The Eleventh Amendment resulted due to Chisholm v. Georgia, in which Alexander Chisholm sued the State of Georgia for a debt that was owed to Captain Robert Farquhar. Farquhar was a merchant in South Carolina who sold supplies to the State of Georgia on credit. After the war, Georgia decided that it would not pay its debt on the basis that Farquhar was allegedly a British loyalist. Farquhar left Chisolm as the executor of his estate upon his death, which enabled him to bring suit against Georgia. The lawsuit was heard by the Supreme Court and rendered a decision in Chisolm's favor.

The verdict would be the subject of much controversy and disapproval by the many states, most obviously and notably, the State of Georgia. The resentment was such that the State of Georgia passed a law stating that anyone that would adhere to the verdict given in the Chisholm case would be liable to hanging.

The Eleventh Amendment was drafted and proposed, and quickly ratified into law, which reversed the original decision by the Supreme Court judicial branch. The protection of the State from being sued in a Federal court became known as Sovereign Immunity.
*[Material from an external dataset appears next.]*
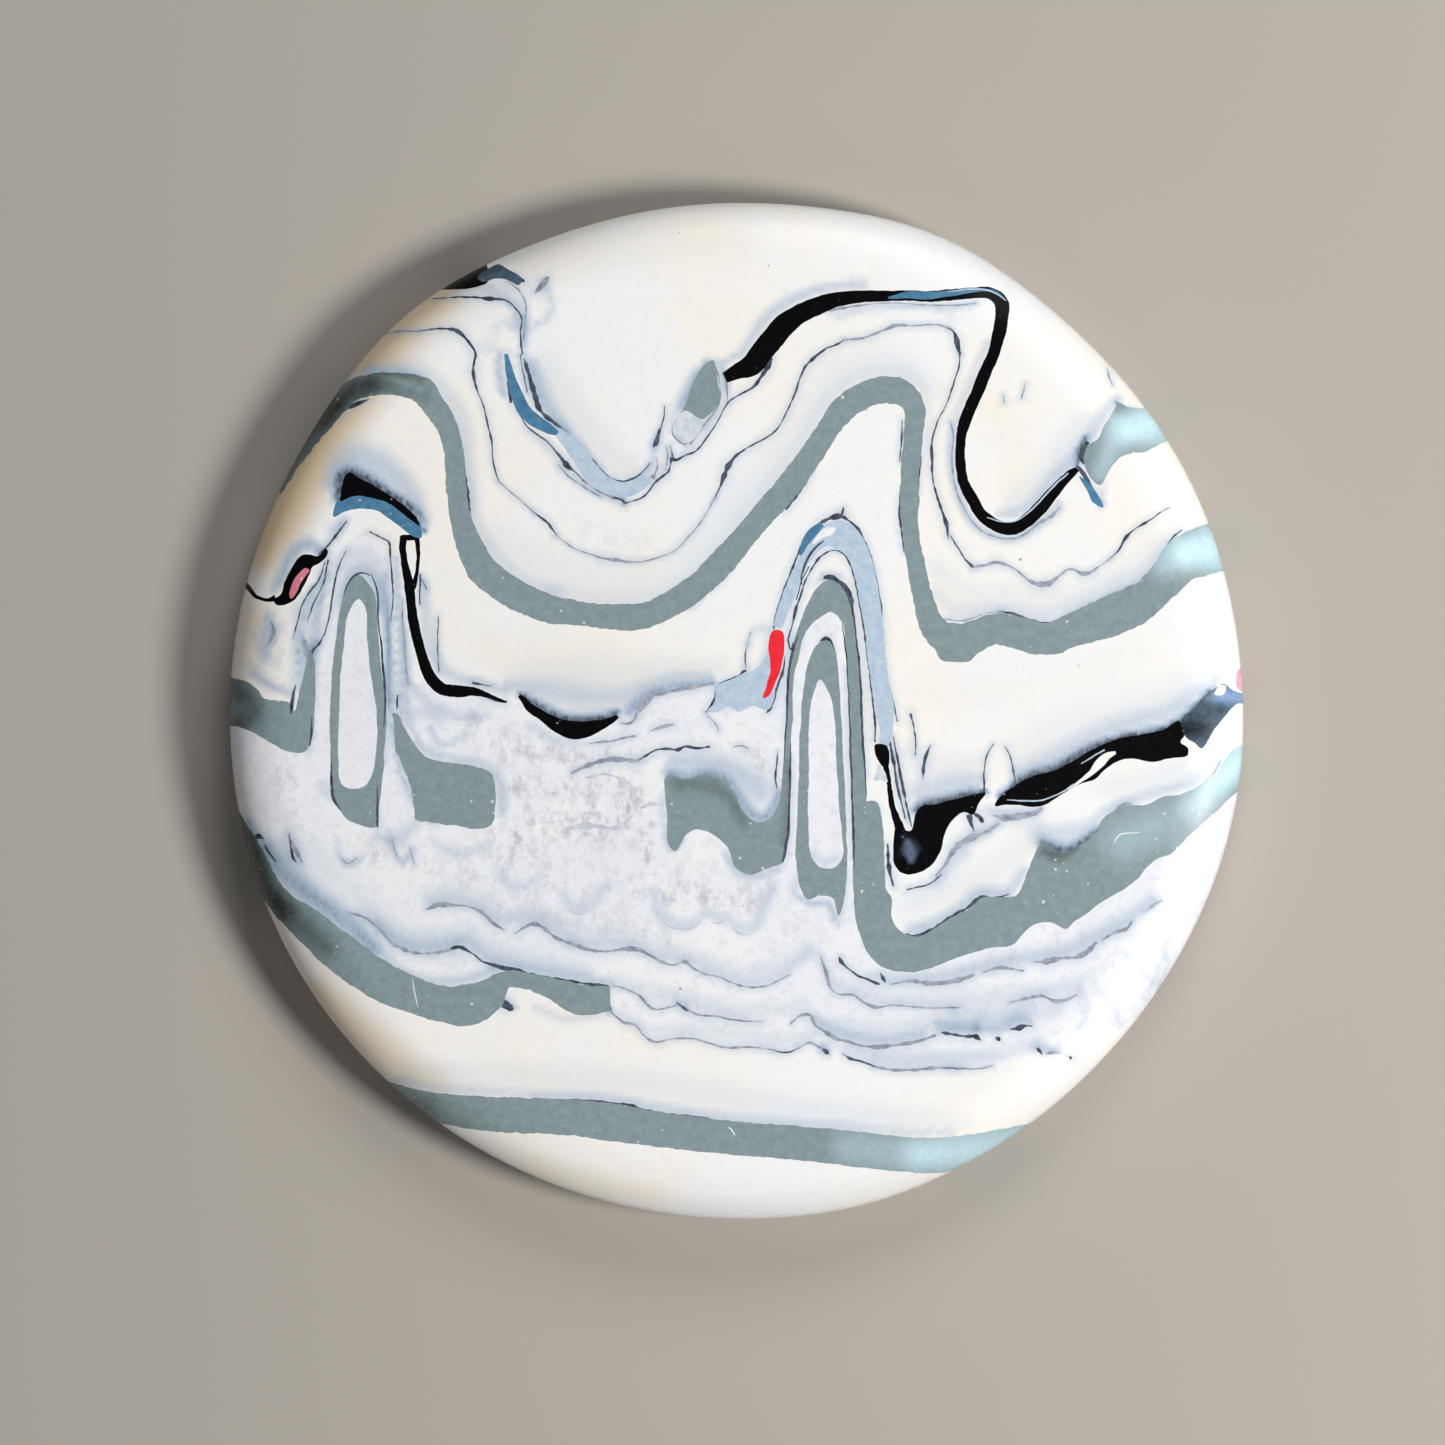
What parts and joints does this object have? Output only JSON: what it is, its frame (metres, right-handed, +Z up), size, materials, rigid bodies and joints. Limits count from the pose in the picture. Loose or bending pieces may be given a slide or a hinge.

Originally, the Eleventh Amendment only barred citizens of other states suing a state in a judicial branch jurisdiction, but it was extended to include residents of the same state as well through the Hans v. Louisiana case.

Even though Sovereign Immunity is granted by the Eleventh Amendment, there are four exceptions in which the Supreme Court and Federal judicial branch may hear a lawsuit levied against a state. The Eleventh Amendment does not protect a state's political subdivisions, such as counties, cities, or municipalities, which are all liable to be sued in a Federal judicial branch jurisdiction. Also, under the Eleventh Amendment states have the right to waive their Sovereign Immunity and allow a suit in a Federal court.

In certain cases, Congress allows for a state to be sued and heard in a Federal court under the Due Process Clause of the Fourteenth Amendment. The last exception relates to the citizens seeking an injunction against state officials in a Federal court, if they are in violation of a Federal law. The litigation remedy applies strictly to only injunction relief, but not monetary damages that would be furnished by the State's Treasury Department.